Over the years, various countries have been known for their shipbuilding. But modern industrial shipbuilding has struggled in countries with high labor costs and where government subsidies have been abolished. Although shipbuilding has declined in Europe over the last 50 years, it remains a vibrant center for commercial shipbuilding, with over 150 large shipyards employing around 120,000 people in the EU. In terms of tonnage, Europe maintains a 6% market share, with the industry staying vital in several nations, contributing to regional industrial infrastructures as well as national defense and security concerns. The construction of complicated boats such as cruise ships, ferries, luxury yachts, and naval vessels is the main focus of shipbuilding in Europe.

The Jones Act was enacted in the United States, limiting the kind of ships that can transport domestic cargo. Although contract prices remain high, especially when compared to the competition in Japan, China, and South Korea, this has provided some protection for commercial shipbuilding in the United States. China, Japan, and South Korea were the top three shipbuilding nations in 2019, with China finishing 22.3 million gross tonnes of ships. These countries continue to produce the majority of the world’s ships today.

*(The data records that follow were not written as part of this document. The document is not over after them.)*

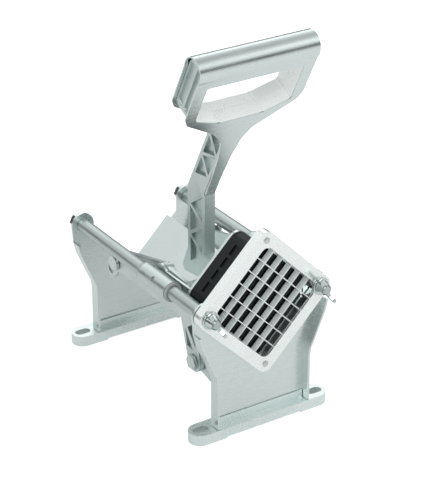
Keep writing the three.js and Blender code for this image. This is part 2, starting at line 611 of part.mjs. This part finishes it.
function pockets() {
  const cuts = [];
  const zigzag = (place, length, near, far, count) => {
    const step = length / (count + 1);
    for (let i = 0; i < count; i += 1) {
      const corners = [0, 1, 2].map((k) => place((i + k) * step, (i + k) % 2 ? near : far));
      const outline = insetTriangle(corners, 1.5);
      for (const side of [-1, 1]) cuts.push(prism(outline, 'x', side * ARM.web, side * (ARM.half + 2)));
    }
  };
  zigzag((along, across) => [73 + across, 104 + along], 70, 2.2, 22.8, 4);
  zigzag((along, across) => lean(4 + along, across).slice(0, 2), 64, 3.4, 21.4, 4);
  return cuts;
}

function leverCasting() {
  const arm = prism(rounded([lean(0, 0), [73, 108, 6], [81, 97, 4], [104, 94, 3], [107, 99, 3],
    [98, 118, 14], [98, 175, 12], lean(66, ARM.depth, 5), lean(76, 20.4), lean(84, 20.4),
    lean(84, HEAD.core), lean(0, HEAD.core)]), 'x', -ARM.half, ARM.half);
  const neck = headPrism(rounded(mirrored([[30, 96], [16, 79], [8.4, 66, 10], [ARM.half, 56]])),
    HEAD.core, HEAD.thick - HEAD.core);
  const core = headPrism(headOutline(HEAD.half - 3, 1), HEAD.core, HEAD.thick - HEAD.core);
  const hollow = headPrism(windowOutline(WINDOW.liner + GAP), -5, HEAD.thick + 5);
  const ends = [-1, 1].flatMap((side) => [[3.5, 9.4], [12.6, 18.5]].map(([from, to]) =>
    headPrism([[side * 60, 104], [side * 60, 156], [side * 49, 152], [side * 49, 110]], from, to)));
  const { y, z, radius, boss } = CROSSBAR;
  const crossbar = prism(disc(y, z, radius, 20), 'x', -FORK.outer, FORK.outer);
  const foot = prism(taper([y, z], boss, [84, 110], 11), 'x', -ARM.half, ARM.half);
  const bars = [taper(LEVER_PIVOT, 9, DRIVE_PIN, 7.5), taper([y, z], boss, LEVER_PIVOT, 7.5)];
  const fork = SIDES.flatMap(([, side]) => bars.map((outline) => prism(outline, 'x', side * FORK.inner,
    side * FORK.outer)));
  const bosses = SIDES.map(([, side]) => prism(disc(...LEVER_PIVOT, 7.5, 20), 'x', side * FORK.boss,
    side * FORK.outer));
  const bores = SIDES.flatMap(([, side]) => [
    prism(disc(...LEVER_PIVOT, PIN.radius + 0.15), 'x', side * 30, side * 42),
    prism(disc(...DRIVE_PIN, PIN.hole), 'x', side * 36, side * 42)]);
  const head = cut(join(core, neck, rollBar(9.4, HEAD.half - 3)), hollow, ...ends);
  return cut(join(arm, foot, crossbar, ...fork, ...bosses, head), ...pockets(), ...bores);
}

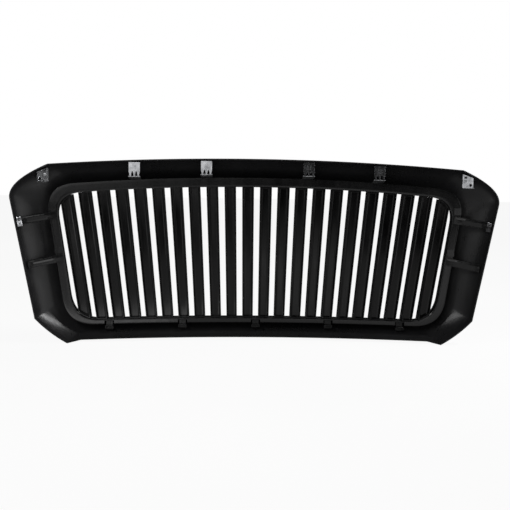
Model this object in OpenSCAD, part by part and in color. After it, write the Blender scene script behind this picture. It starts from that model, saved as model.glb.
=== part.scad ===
// Vehicle front grille: a deep surround shell, a bowed insert frame, a fan of slats, and the
// straps, spring clips and latches that hold them together.
// X runs across the vehicle, -Y is the front that faces the road, +Z is up.
// The origin is the middle of the bounding box at its lowest point. All sizes are in millimetres.

/* [Overall] */
// Width across the widest points of the wings
overall_w = 1224; // [1160:8:1288]
// Depth from the front lip to the rear edges of the wings
overall_d = 130; // [124:1:136]
// Radius of the frame's bow, seen from above
bow_r = 3000; // [2800:50:3600]
// Radius of the front lip's bow, seen from above
lip_bow_r = 2250; // [2200:50:2400]

/* [Surround shell] */
// Height of the top edge at the middle of the grille
top_edge_z = 468; // [462:1:474]
// Drop of the top edge from the middle to the top corners
top_edge_drop = 20.5; // [15:0.5:24]
// Half width at the top corners
top_corner_x = 521; // [512:1:530]
// Height of the widest points
widest_z = 359; // [350:1:368]
// Half width at the lower corners of the wings
low_corner_x = 554; // [548:1:560]
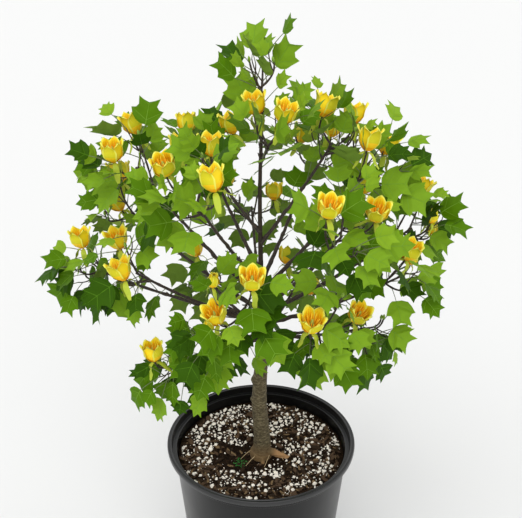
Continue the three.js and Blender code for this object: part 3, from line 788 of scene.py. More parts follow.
class Mass:
    """Where one mass of foliage sits: its hub, the way it faces, and the limb that feeds it."""

    def __init__(self, name, heading, reach, height, fork, shoots, blooms, spread, turn):
        self.name, self.fork, self.shoots = name, fork, shoots
        self.blooms, self.spread, self.turn = blooms, spread, turn
        self.hub = compass(heading) * reach + (0, 0, MIX["level"] + height)
        self.out = outward(self.hub)
        self.level = unit(np.cross(UP, self.out))
        self.across = np.cross(self.out, self.level)
        share = 1 if fork is None else fork / TRUNK["height"]
        foot = trunk_line.at(share)
        end = self.hub - self.out * STEM_END["inward"] - UP * STEM_END["down"]
        span = np.linalg.norm(end - foot)
        knee = (foot + end) / 2 - UP * BOUGH["sag"] * span
        if fork is None:
            knee = foot + trunk_line.way(share) * 0.4 * span
        self.enters = 0 if fork is None else BOUGH["enters"]
        self.line = bent(foot, knee, end)
        self.bough = self.line.part(0, max(self.enters, 0.01))
        self.stem = self.line.part(self.enters, 1)


def noded(radius_at, route, swell=NODES["swell"]):
    """A limb's radius with a slight swelling at each old node."""

    def radius(share):
        along = share * route.length % NODES["spacing"] - NODES["spacing"] / 2
        return radius_at(share) + swell * math.exp(-((along / NODES["long"]) ** 2))

    return radius


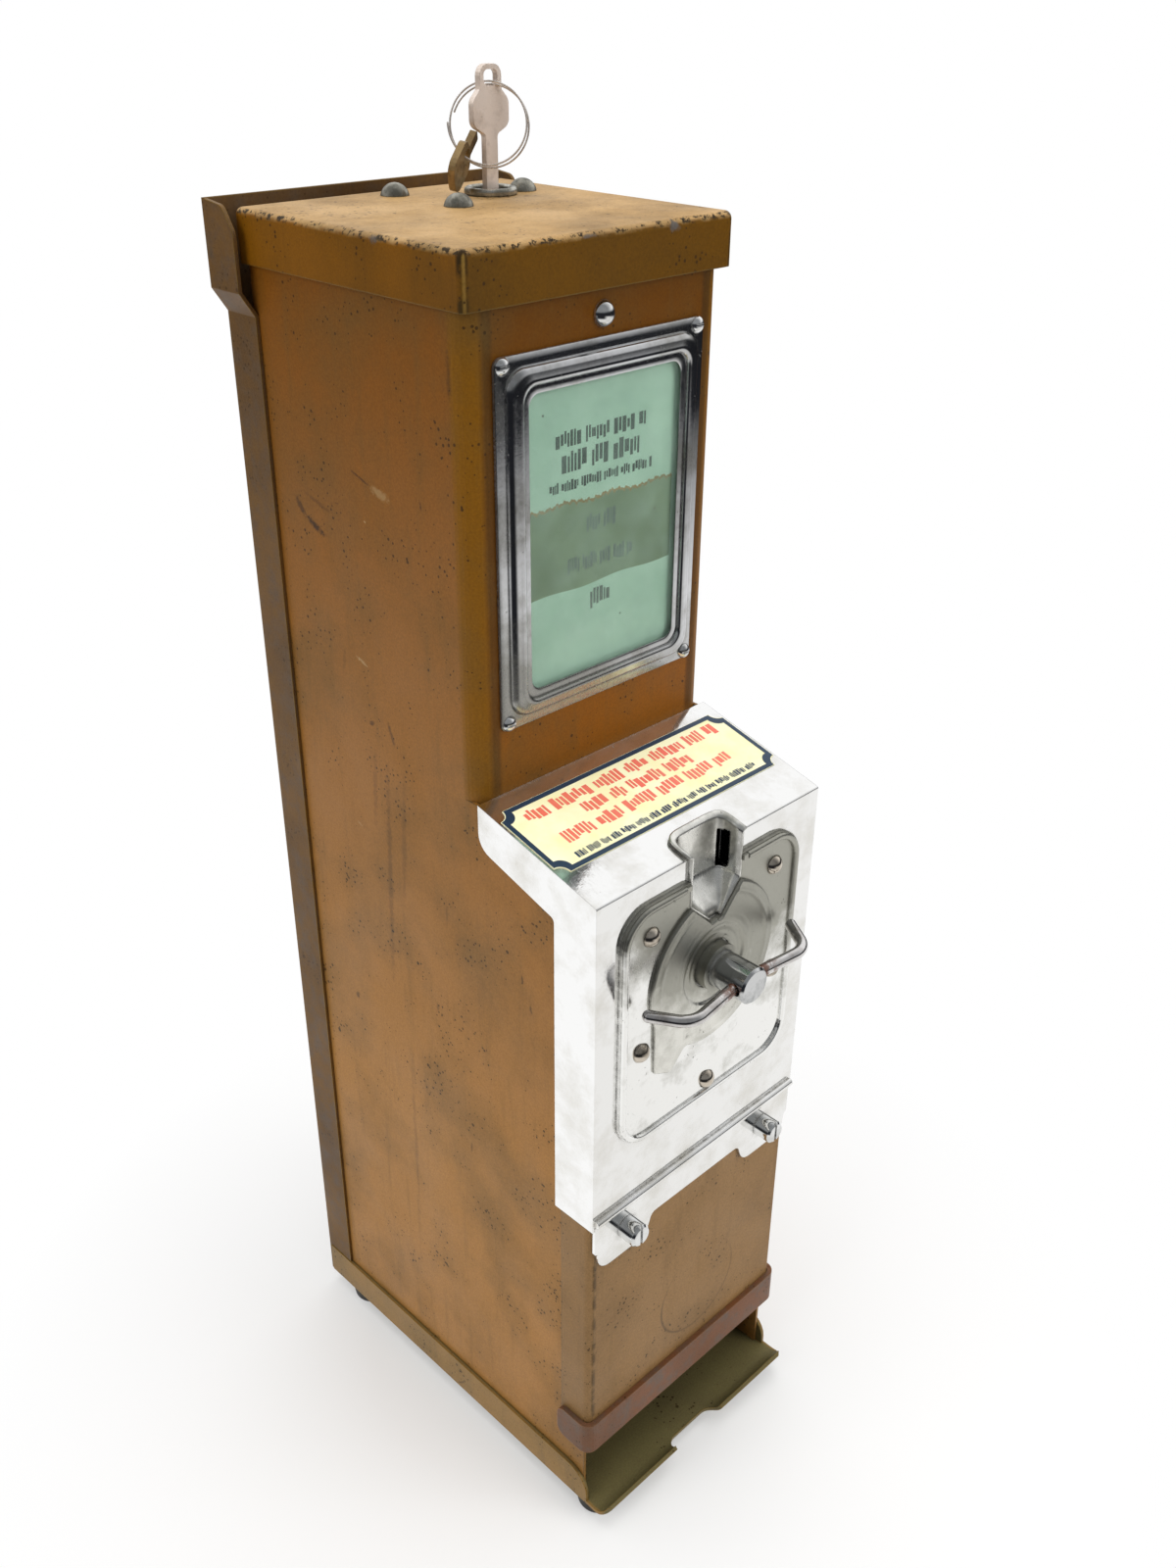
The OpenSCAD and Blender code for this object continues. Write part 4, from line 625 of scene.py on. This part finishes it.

Indonesia’s Shipbuilding Industry

Indonesia, which is along some of the world’s busiest maritime lanes, has enormous sea transportation potential. In Indonesia, there are around 250 shipyards with an annual production capacity of 1 million DWT for new shipbuilding and 12 million DWT for ship repair. While the downturn in investment and consumption in 2013 had an impact on maritime cargo, the industry is expected to rebound once the general economy improves, boosted by strong freight demand in the ASEAN region. Unlike their considerably larger counterparts in China, Japan, and South Korea, most Indonesian yards are not prepared to manufacture warships beyond 20,000 deadweight tons.

In the long run, Indonesia’s expanding manufacturing industries; and greater production and processing of mineral resources will ensure rising export demand. While imports will benefit from strong consumer spending. The building of new port facilities will gradually relieve congestion at key terminals. This has been one of the industry’s biggest bottlenecks. Although the regulatory environment dictates those local interests will continue to dominate shipbuilding, partnerships have previously proven to be effective win-win situations. There are also opportunities in the passenger vessel space for companies that can supply at a competitive price; have experience with the aforementioned vessel types.


The 2008 Shipping Law of Indonesia

Intending to increase competition and attracting more private investment; the 2008 Shipping Law simplifies requirements on business license and port administration. The law also abolishes Pelindo, the state-owned port operator, from its monopoly in port services. Or more precisely, Pelindo I, II, III, and IV, each of which operates in different regions. However, the industry’s competitiveness is still lacking. Especially with importing and exporting corporations complaining about traffic and bad service at Indonesian ports. Indonesia has dropped two places in the World Bank’s global competitiveness report; in terms of cross-border cargo trade, slipping behind other ASEAN countries.